Auch Wikipedia bestätigt: Stimmen in den Medien (s.u.) sehen die Stiftung als wirtschaftsnahe PR-Initiative, ähnlich der Initiative Neue Soziale Marktwirtschaft (INSM) oder der Stiftung Marktwirtschaft, insbesondere da personelle Verflechtungen mit der INSM bestehen. Zur Veröffentlichung ihrer Botschaften dienen ihr die zum Bertelsmann-Konzern gehörenden TV-Sender RTL und Vox und zahlreiche Zeitschriften von Gruner und Jahr. Auch am Spiegel und Financial Times Deutschland ist Bertelsmann beteiligt.
Interessant für Bürgerinitiativen ist eine Nebenbemerkung im zitierten Buch, dass der SPIEGEL eine Geringschätzung für demokratische Initiativen von unten (von Bürgerinitiativen) habe (27). Die Nichtbeteiligung an direkt überschaubaren kommunalpolitischen Entscheidungen werde geschwächt. Von Medien würden grundsätzlich Interna von Arbeitswelt vernachlässigt.
In einer KURIER-Analyse vom 22.2.2024 werden Ähnlichkeit und Vergleichbarkeit der Fälle Assange und Nawalny in Frage gestellt. Diese Position gilt es zu hinterfragen.
Udo Bachmair
„Was Nawalny passiert ist, kann auch Julian passieren“ äußerte sich Assanges Ehefrau Stella zu Recht besorgt. Westliche Politik und Medien bemühen sich nun hartnäckig, diese These zu falsifizieren. Als ein Beispiel von mehreren sei Caroline Ferstls Analyse „Assange, der Nawalny des Westens“ jüngst im KURIER herausgegriffen.
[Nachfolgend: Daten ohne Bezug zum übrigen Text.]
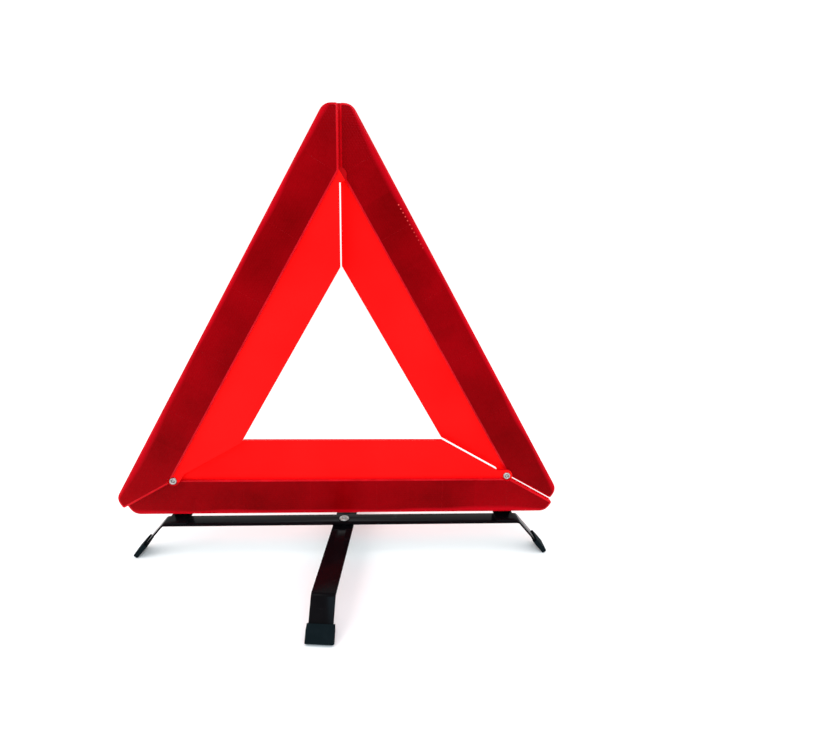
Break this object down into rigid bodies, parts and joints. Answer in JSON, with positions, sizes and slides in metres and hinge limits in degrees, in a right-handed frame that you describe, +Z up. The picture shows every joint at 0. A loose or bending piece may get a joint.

Die Autorin kritisiert an der Äußerung von Stella Assange, diese würde damit das US-Justizsystem mit dem im autoritären Russland gleichsetzen. Man fragt sich sehr wohl, wo denn da im Gefängnisalltag der große qualitative Unterschied zu russischen Straflagern liegen soll. Menschenrechtsorganisationen zufolge gibt es da wie dort Berichte über Folter.
Und warum erscheint der Autorin die Einschätzung, dass auch Assange politischer Gefangener ist, so weit hergeholt? Diese Charakterisierung liegt ja klar auf der Hand. Assange hat sich mit seinen Recherchen über brutale Einsätze in Angriffskriegen der USA natürlich den Zorn und Hass der US-Führung zugezogen, die ihn nun lebenslänglich ausschalten will.
Es fällt auf, dass in dieser KURIER-Analyse kein einziges Mal das Wort „Kriegsverbrechen“ vorkommt, die Julian Assange mutig aufgedeckt hat. Das Wording „Kriegsverbrechen“ und „Kriegsverbrecher“ scheint nur für Russland oder Putin reserviert zu sein, nicht jedoch für die USA oder George Bush. Der schon sattsam bekannte außenpolitische Einheitsbrei westlicher Medien lässt Letzteres freilich nicht zu.
Ja, und woher will denn die Autorin der Analyse so genau wissen, dass die Anklagepunkte gegen Assange „strafrechtlich haltbar“ sind? Müsste diese Schlussfolgerung nicht auch für den Fall Nawalny gelten? Denn auch dem russischen Regimegegner werden Spionage und Geheimnisverrat vorgeworfen. Dies stellt ebenfalls eine Vergleichbarkeit der beiden Fälle dar.
Eine weitere Ähnlichkeit ist die der Existenzbedrohung. So ist zu befürchten, dass der „freie und menschenrechtsorientierte“ Westen, im Besonderen die USA, Assange sehenden Auges einem Mord auf Raten im harten US-Strafvollzug ausliefern werden. „Was Nawalny passiert ist, kann auch Assange passieren.“ So falsch kann diese These also nicht sein.
Kommt hinzu, dass ein negativer Ausgang der Causa Assange, sprich ein aus den Motiven Hass und Vergeltung resultierendes lebenslanges Wegsperren eines politisch unliebsamen Investigativjournalisten kein unwesentliches Kriterium für die Chancen künftiger Meinungs- und Pressefreiheit sein wird.